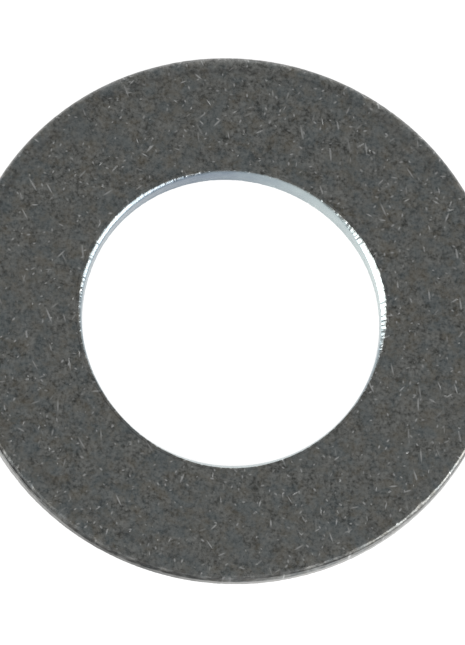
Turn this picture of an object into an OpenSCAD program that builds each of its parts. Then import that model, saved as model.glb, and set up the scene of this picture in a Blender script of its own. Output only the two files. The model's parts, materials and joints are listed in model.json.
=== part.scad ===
// Thin flat washer for an M30 screw, blanked from steel sheet.
// Millimetres. The underside lies on the XY plane, the bore runs along Z,
// and the upper face is the one whose edges the punching tools rolled over.

/* [Washer] */
// Outside diameter
outer_d = 56; // [36:0.5:80]
// Diameter of the plain clearance hole
bore_d = 31; // [8:0.5:50]
// Thickness over both faces
thickness = 2.5; // [1:0.1:6]

/* [Edges] */
// Radius of the rolled outer edge of the upper face
outer_roll_r = 0.6; // [0.1:0.05:0.8]
// Radius of the rolled bore edge of the upper face
bore_roll_r = 0.4; // [0.05:0.05:0.8]
// Radius of the tumbled edges of the lower face
lower_edge_r = 0.15; // [0.05:0.05:0.4]

/* [Hidden] */
outer_r = outer_d / 2;
bore_r = bore_d / 2;
// How far a cutting shape runs past the corner that it cuts
overrun = 0.05;
$fn = 128;

// What is cut from a square corner to leave a quarter circle of radius r.
// The circle's centre is at the origin, and the corner is at [r, r].
module corner_waste(r) {
    difference() {
        square(r + overrun);
        circle(r);
    }
}

// Radial section of the ring, right of the axis, with all four corners rounded
module ring_section() {
    difference() {
        translate([bore_r, 0])
            square([outer_r - bore_r, thickness]);
        translate([outer_r - outer_roll_r, thickness - outer_roll_r])
            corner_waste(outer_roll_r);
        translate([bore_r + bore_roll_r, thickness - bore_roll_r])
            mirror([1, 0])
                corner_waste(bore_roll_r);
        translate([outer_r - lower_edge_r, lower_edge_r])
            mirror([0, 1])
                corner_waste(lower_edge_r);
        translate([bore_r + lower_edge_r, lower_edge_r])
            rotate(180)
                corner_waste(lower_edge_r);
    }
}

// The whole ring: one piece of sheet steel with a bright zinc coat
module washer() {
    color("dimgray")
        rotate_extrude()
            ring_section();
}

washer();
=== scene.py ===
import json
import math
import random

import bpy
from mathutils import Matrix, Vector, noise


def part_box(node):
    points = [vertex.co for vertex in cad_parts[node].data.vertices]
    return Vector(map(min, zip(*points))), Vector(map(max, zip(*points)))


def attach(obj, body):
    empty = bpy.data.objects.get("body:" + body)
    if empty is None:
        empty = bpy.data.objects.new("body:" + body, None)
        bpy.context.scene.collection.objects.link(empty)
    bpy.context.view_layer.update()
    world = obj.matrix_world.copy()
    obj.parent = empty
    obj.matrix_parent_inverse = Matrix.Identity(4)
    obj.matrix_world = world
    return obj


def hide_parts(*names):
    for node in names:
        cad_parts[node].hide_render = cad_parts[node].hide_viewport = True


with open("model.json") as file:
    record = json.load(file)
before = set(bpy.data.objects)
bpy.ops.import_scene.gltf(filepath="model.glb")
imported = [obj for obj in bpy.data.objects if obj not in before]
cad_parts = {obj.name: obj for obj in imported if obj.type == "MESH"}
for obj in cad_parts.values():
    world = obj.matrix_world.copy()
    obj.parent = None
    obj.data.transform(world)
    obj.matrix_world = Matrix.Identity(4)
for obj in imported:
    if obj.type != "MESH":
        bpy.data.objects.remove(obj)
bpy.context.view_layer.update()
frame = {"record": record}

MM = 0.001
TURN = 2 * math.pi
RIM = 1
BORE = -1

# The ring's driving sizes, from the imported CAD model, in metres
low_corner, high_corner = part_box("washer")
bottom = low_corner.z
top = high_corner.z
outer_r = (high_corner.x - low_corner.x) / 2
bore_mount = next(m for m in frame["record"]["mounts"] if m["name"] == "bore")
bore_r = bore_mount["dims"]["r_mm"] * MM
thickness = top - bottom

# Steps round the ring, and steps across each zone of its section
AROUND = 1120
FACE_STEPS = 14
LEAD_STEPS = 6
ROLL_STEPS = 12
BURNISH_STEPS = 4
TORN_STEPS = 8
LOW_EDGE_STEPS = 4
UNDERSIDE_STEPS = 6

# The torn part of the wall: how rough it is, and how far down it takes to get so rough
TORN_ROUGHNESS = 0.05 * MM
TORN_FADE = 0.15 * MM

# The small radius of the lower edges
LOW_EDGE = 0.10 * MM

# A few bigger knocks on the rim: where in degrees, half width and depth in mm
KNOCKS = ((329, 0.7, 0.16), (236, 0.8, 0.14), (229, 0.5, 0.12), (121, 1.6, 0.12))

# The mix node's sockets for its two colours and its result: its names repeat, so numbers are used
MIX_FIRST = 6
MIX_SECOND = 7
MIX_RESULT = 2


def ring_noise(angle, waves, layer):
    """Smooth noise of about -1 to 1 round the ring, with some waves in each turn."""
    reach = waves / TURN
    return noise.noise(Vector((math.cos(angle) * reach, math.sin(angle) * reach, layer)))


def swelling(angle, centre, spread):
    """A smooth swelling round the ring: 1 at its centre, nearly 0 at twice its spread. Degrees."""
    away = (math.degrees(angle) - centre + 180) % 360 - 180
    return math.exp(-((away / spread) ** 2))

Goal
Write down every line of the data exactly as it appears above.

Result
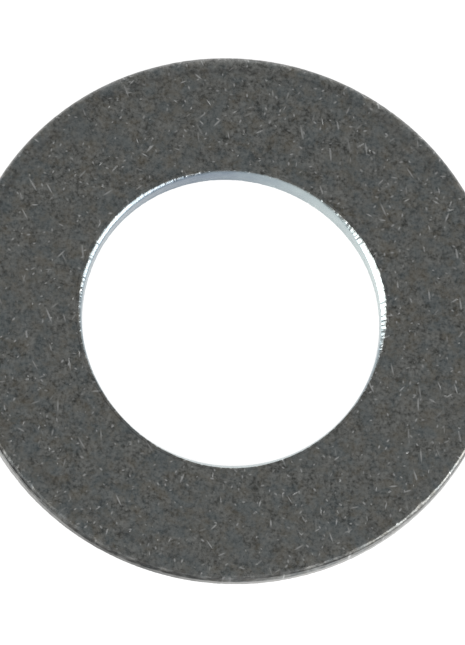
Turn this picture of an object into an OpenSCAD program that builds each of its parts. Then import that model, saved as model.glb, and set up the scene of this picture in a Blender script of its own. Output only the two files. The model's parts, materials and joints are listed in model.json.
=== part.scad ===
// Thin flat washer for an M30 screw, blanked from steel sheet.
// Millimetres. The underside lies on the XY plane, the bore runs along Z,
// and the upper face is the one whose edges the punching tools rolled over.

/* [Washer] */
// Outside diameter
outer_d = 56; // [36:0.5:80]
// Diameter of the plain clearance hole
bore_d = 31; // [8:0.5:50]
// Thickness over both faces
thickness = 2.5; // [1:0.1:6]

/* [Edges] */
// Radius of the rolled outer edge of the upper face
outer_roll_r = 0.6; // [0.1:0.05:0.8]
// Radius of the rolled bore edge of the upper face
bore_roll_r = 0.4; // [0.05:0.05:0.8]
// Radius of the tumbled edges of the lower face
lower_edge_r = 0.15; // [0.05:0.05:0.4]

/* [Hidden] */
outer_r = outer_d / 2;
bore_r = bore_d / 2;
// How far a cutting shape runs past the corner that it cuts
overrun = 0.05;
$fn = 128;

// What is cut from a square corner to leave a quarter circle of radius r.
// The circle's centre is at the origin, and the corner is at [r, r].
module corner_waste(r) {
    difference() {
        square(r + overrun);
        circle(r);
    }
}

// Radial section of the ring, right of the axis, with all four corners rounded
module ring_section() {
    difference() {
        translate([bore_r, 0])
            square([outer_r - bore_r, thickness]);
        translate([outer_r - outer_roll_r, thickness - outer_roll_r])
            corner_waste(outer_roll_r);
        translate([bore_r + bore_roll_r, thickness - bore_roll_r])
            mirror([1, 0])
                corner_waste(bore_roll_r);
        translate([outer_r - lower_edge_r, lower_edge_r])
            mirror([0, 1])
                corner_waste(lower_edge_r);
        translate([bore_r + lower_edge_r, lower_edge_r])
            rotate(180)
                corner_waste(lower_edge_r);
    }
}

// The whole ring: one piece of sheet steel with a bright zinc coat
module washer() {
    color("dimgray")
        rotate_extrude()
            ring_section();
}

washer();
=== scene.py ===
import json
import math
import random

import bpy
from mathutils import Matrix, Vector, noise


def part_box(node):
    points = [vertex.co for vertex in cad_parts[node].data.vertices]
    return Vector(map(min, zip(*points))), Vector(map(max, zip(*points)))


def attach(obj, body):
    empty = bpy.data.objects.get("body:" + body)
    if empty is None:
        empty = bpy.data.objects.new("body:" + body, None)
        bpy.context.scene.collection.objects.link(empty)
    bpy.context.view_layer.update()
    world = obj.matrix_world.copy()
    obj.parent = empty
    obj.matrix_parent_inverse = Matrix.Identity(4)
    obj.matrix_world = world
    return obj


def hide_parts(*names):
    for node in names:
        cad_parts[node].hide_render = cad_parts[node].hide_viewport = True


with open("model.json") as file:
    record = json.load(file)
before = set(bpy.data.objects)
bpy.ops.import_scene.gltf(filepath="model.glb")
imported = [obj for obj in bpy.data.objects if obj not in before]
cad_parts = {obj.name: obj for obj in imported if obj.type == "MESH"}
for obj in cad_parts.values():
    world = obj.matrix_world.copy()
    obj.parent = None
    obj.data.transform(world)
    obj.matrix_world = Matrix.Identity(4)
for obj in imported:
    if obj.type != "MESH":
        bpy.data.objects.remove(obj)
bpy.context.view_layer.update()
frame = {"record": record}

MM = 0.001
TURN = 2 * math.pi
RIM = 1
BORE = -1

# The ring's driving sizes, from the imported CAD model, in metres
low_corner, high_corner = part_box("washer")
bottom = low_corner.z
top = high_corner.z
outer_r = (high_corner.x - low_corner.x) / 2
bore_mount = next(m for m in frame["record"]["mounts"] if m["name"] == "bore")
bore_r = bore_mount["dims"]["r_mm"] * MM
thickness = top - bottom

# Steps round the ring, and steps across each zone of its section
AROUND = 1120
FACE_STEPS = 14
LEAD_STEPS = 6
ROLL_STEPS = 12
BURNISH_STEPS = 4
TORN_STEPS = 8
LOW_EDGE_STEPS = 4
UNDERSIDE_STEPS = 6

# The torn part of the wall: how rough it is, and how far down it takes to get so rough
TORN_ROUGHNESS = 0.05 * MM
TORN_FADE = 0.15 * MM

# The small radius of the lower edges
LOW_EDGE = 0.10 * MM

# A few bigger knocks on the rim: where in degrees, half width and depth in mm
KNOCKS = ((329, 0.7, 0.16), (236, 0.8, 0.14), (229, 0.5, 0.12), (121, 1.6, 0.12))

# The mix node's sockets for its two colours and its result: its names repeat, so numbers are used
MIX_FIRST = 6
MIX_SECOND = 7
MIX_RESULT = 2


def ring_noise(angle, waves, layer):
    """Smooth noise of about -1 to 1 round the ring, with some waves in each turn."""
    reach = waves / TURN
    return noise.noise(Vector((math.cos(angle) * reach, math.sin(angle) * reach, layer)))


def swelling(angle, centre, spread):
    """A smooth swelling round the ring: 1 at its centre, nearly 0 at twice its spread. Degrees."""
    away = (math.degrees(angle) - centre + 180) % 360 - 180
    return math.exp(-((away / spread) ** 2))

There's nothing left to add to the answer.